Since 2006, Ann and Shahid have slowly gathered art to furnish the space, mixing the old world with the new. Among the first pieces they bought to fill the void were 300-year-old antique rugs from Uzbekistan that each run more than 40 feet. They added a chandelier saved from the Hotel Murano in Italy that was torn down in 1904. A Renoir hangs handsomely across from an abstract painting by contemporary painter Cecily Brown. The apartment also features two Manolo Valdés portraits.
Yet no matter how much Khan has spent to beautify the apartment (his official calculation: “a lot of money”), he never wants it to be too fancy to throw a party in. “We’re going to have over friends, family, and enjoy it,” he says. “It goes without saying that you do get some red wine spilled, and you have to be ready for that. But you can’t put plastic covers over everything.”
That attitude has served Khan well over the years in the auto parts business, where practical logistics have always mattered more than strict adherence to ideology. Recently he bought and retrofitted an old Dow Chemical plant in Brazil, right next to a new Ford factory, to maximize profit that would otherwise be lost to transportation. Khan just opened his latest plant in Shanghai, Flex-N-Gate’s 62nd factory across the globe. Organic growth and a rebounding automobile industry has led to what Khan calls a “virtuous cycle” of profits for everyone in the manufacturing chain.
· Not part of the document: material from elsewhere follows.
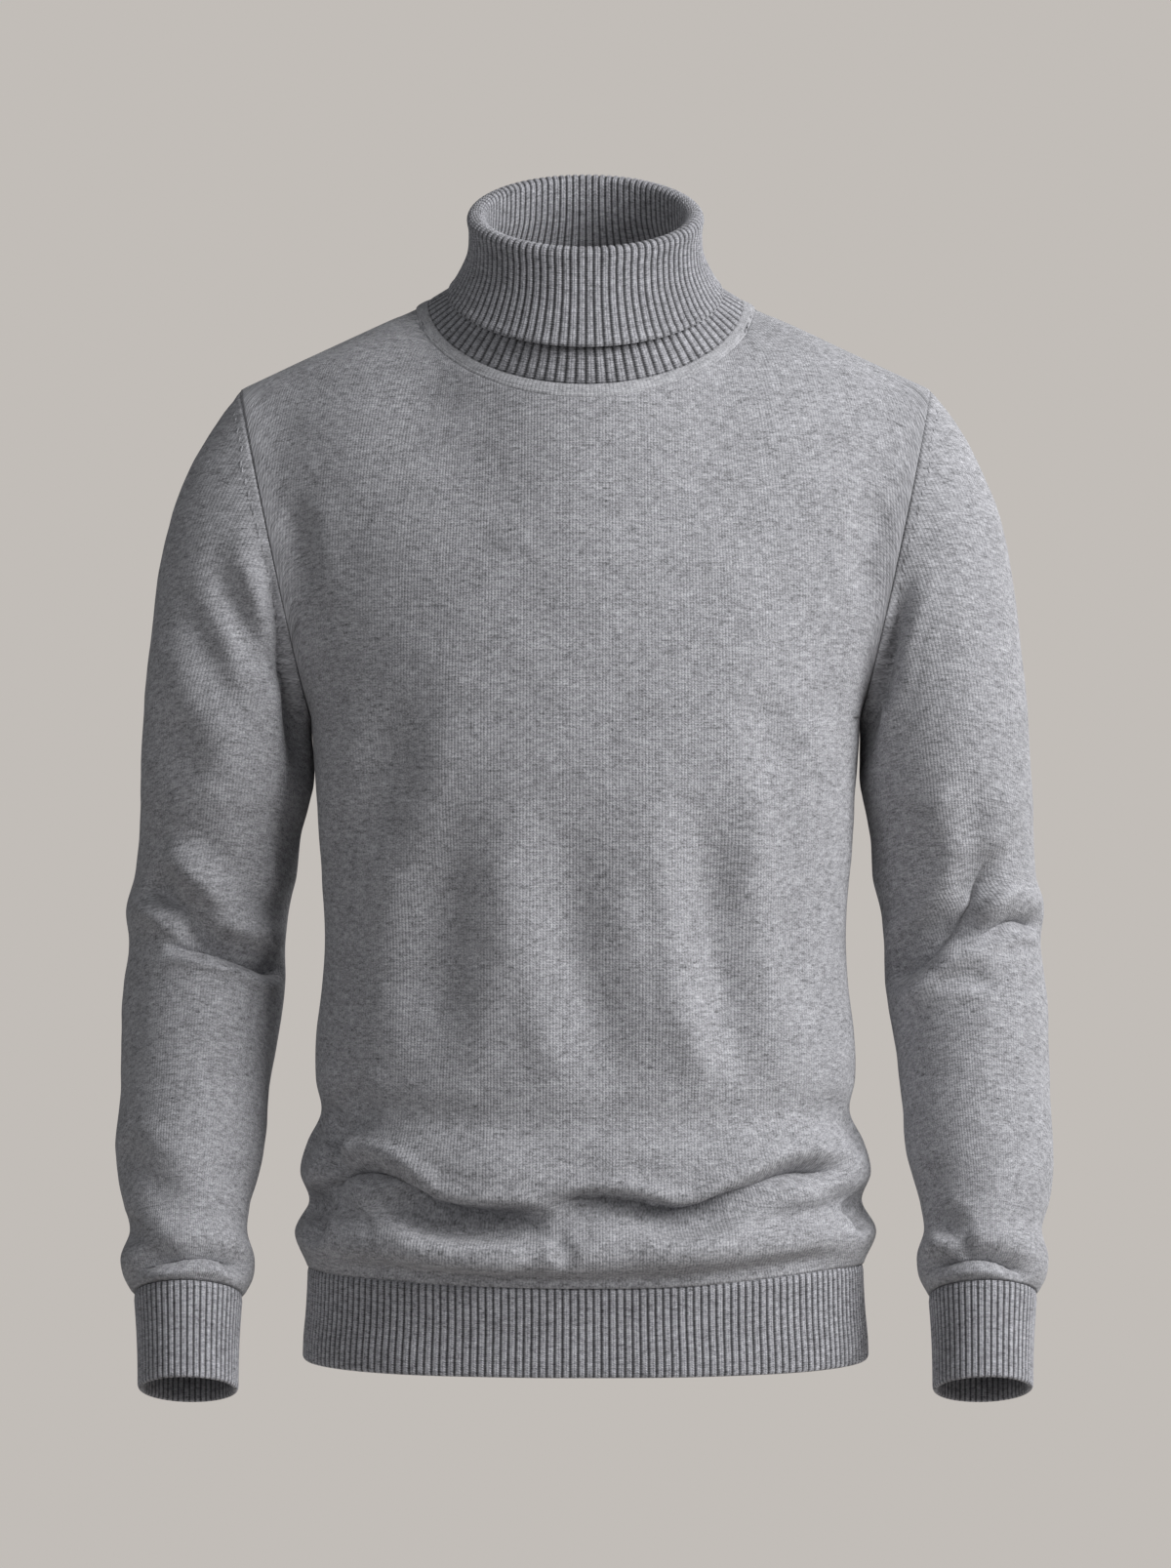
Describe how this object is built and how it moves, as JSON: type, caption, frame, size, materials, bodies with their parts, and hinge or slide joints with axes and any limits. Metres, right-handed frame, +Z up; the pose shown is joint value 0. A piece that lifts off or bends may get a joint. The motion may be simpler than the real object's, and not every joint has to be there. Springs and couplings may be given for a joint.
{
  "type": "turtleneck sweater",
  "caption": "Fine knit turtleneck sweater, hollow and filled out as if worn, with a folded rib collar, set-in long sleeves, rib cuffs and a rib hem.",
  "frame": {"origin": "centre of the neck base, level with the points where the shoulder seams reach the neck", "axes": "+Z up, the front faces -Y, +X towards the wearer's left"},
  "size_m": [0.5842, 0.242, 0.7726],
  "materials": {
    "jersey": "grey melange plain knit, matt",
    "rib": "grey melange one-by-one rib, matt",
    "band": "grey melange plain knit trim, matt"
  },
  "bodies": {
    "root": {"front_panel": "jersey", "back_panel": "jersey", "sleeve_right": "jersey", "sleeve_left": "jersey", "cuff_right": "rib", "cuff_left": "rib", "hem_rib": "rib", "neck_band": "band", "roll_collar": "rib"}
  },
  "joints": []
}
Khan faces a more difficult turnaround job in London. Fulham, the Premier League club he bought for $300 million in July 2013, was supposed to provide synergy with the Jaguars, who now host one game a year at London’s Wembley Stadium. But the team crashed and burned this year despite two expensive managerial changes, and will be relegated to the second-tier Football League Championship division next season.
That’s a challenge Khan will face with the same patience he and Ann applied to building out their Chicago penthouse. “You have to take the time to live in a place to collect all the pieces, develop a vision,” he reflects. “You can’t just go to Home Depot and buy everything.”